Sandiaga berharap malam batik berbasis sawit ini dapat berkontribusi besar pada produksi batik Indonesia ke depannya.
Sementara itu, Direktur Utama Badan Pengelola Dana Perkebunan Kelapa Sawit (BPDPKS) Kementerian Keuangan, Eddy Abdurrachman mengatakan produk-produk sawit telah mewarnai kehidupan sehari-hari masyarakat Indonesia. Tak hanya minyak goreng, penggunaan sawit dan produk turunanya ada pada sampo, sabun, deterjen, produk kosmetik, personal care, roti, susu formula dan lain-lain.

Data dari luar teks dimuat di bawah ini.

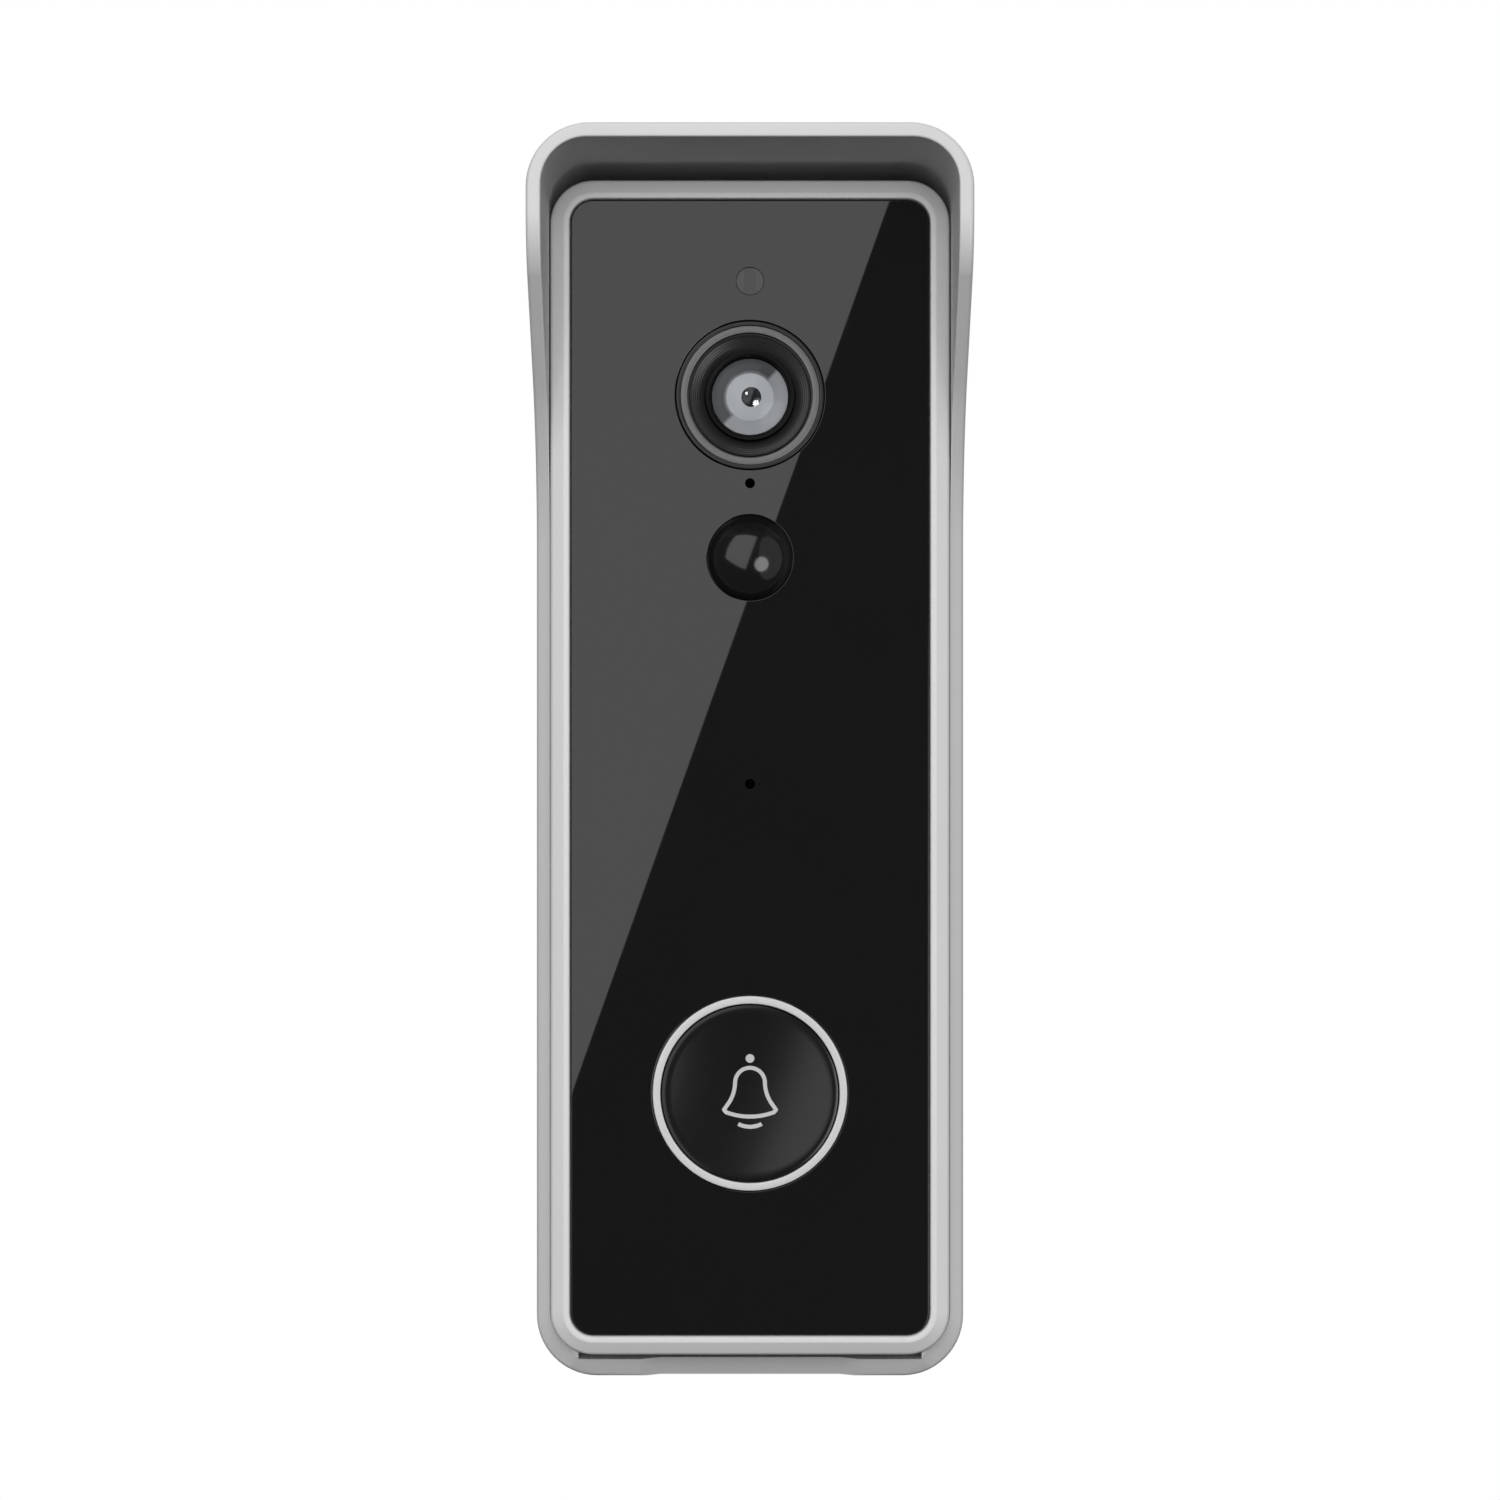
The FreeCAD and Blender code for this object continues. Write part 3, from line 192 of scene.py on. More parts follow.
def choose(kind, test):
    """In edit mode, selects only the vertices, edges or faces that pass the test."""
    item = bpy.context.object
    bpy.ops.mesh.select_mode(type=kind)
    bpy.ops.mesh.select_all(action="DESELECT")
    mesh = bmesh.from_edit_mesh(item.data)
    for part in {"VERT": mesh.verts, "EDGE": mesh.edges, "FACE": mesh.faces}[kind]:
        part.select_set(bool(test(part)))
    mesh.select_flush_mode()
    bmesh.update_edit_mesh(item.data)


def edit(item, kind, test):
    """Opens a piece in edit mode with only the parts that pass the test selected."""
    make_active(item)
    go_to("EDIT")
    choose(kind, test)


def close_shell():
    """In edit mode: merges doubles, turns the faces outwards and goes back to object mode."""
    select_all()
    bpy.ops.mesh.remove_doubles(threshold=0.001 * MM)
    bpy.ops.mesh.normals_make_consistent(inside=False)
    go_to("OBJECT")


def settle(item):
    """Puts the piece's place into its mesh."""
    make_active(item)
    bpy.ops.object.transform_apply(location=True, rotation=True, scale=True)
    return item


def named(name):
    item = bpy.context.object
    item.name = item.data.name = name
    return item


def start_outline(name, wide, tall, corner, depth, z=0, steps=14):
    """A flat outline with round corners that faces the front, left in edit mode and selected."""
    clear_selection()
    bpy.ops.mesh.primitive_plane_add(size=1, location=(0, -depth, z), rotation=(FRONT_VIEW, 0, 0))
    item = named(name)
    item.scale = (wide, tall, 1)
    settle(item)
    go_to("EDIT")
    select_all()
    bpy.ops.mesh.bevel(affect="VERTICES", offset=corner, segments=steps, profile=0.5)
    bpy.ops.mesh.select_mode(type="FACE")
    select_all()
    return item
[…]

“Kontribusi sawit dalam mendukung industri kreatif batik melalui produk turunan sawit Bio-Paraffin Substitute (Bio-Pas) pada akhirnya akan meningkatkan kesejahteraan bagi para pekebun sawit,” pungkasnya.
Webinar Kemitraan UKM Batik Sawit ini juga menghadirkan Kepala Badan Standardidasi dan Kebijakan Jasa Industri, Doddy Rahadi; Deputi Kepala BPPT Bidang Teknologi Agroindustri dan Bioteknologi, Soni Solistia Wirawan; Ketua Asosiasi Perajin dan Pengusaha Batik Indonesia, Komarudin Kudiya; Plt. Ketua Umum Dewan Minyak Sawit Indonesia, Sahat M. SInaga; Kepala Balai Besar Kerajinan dan Batik, Titik Purwati Widowati; dan Perekayasa Utama BPPT, Indra Budi Susetyo.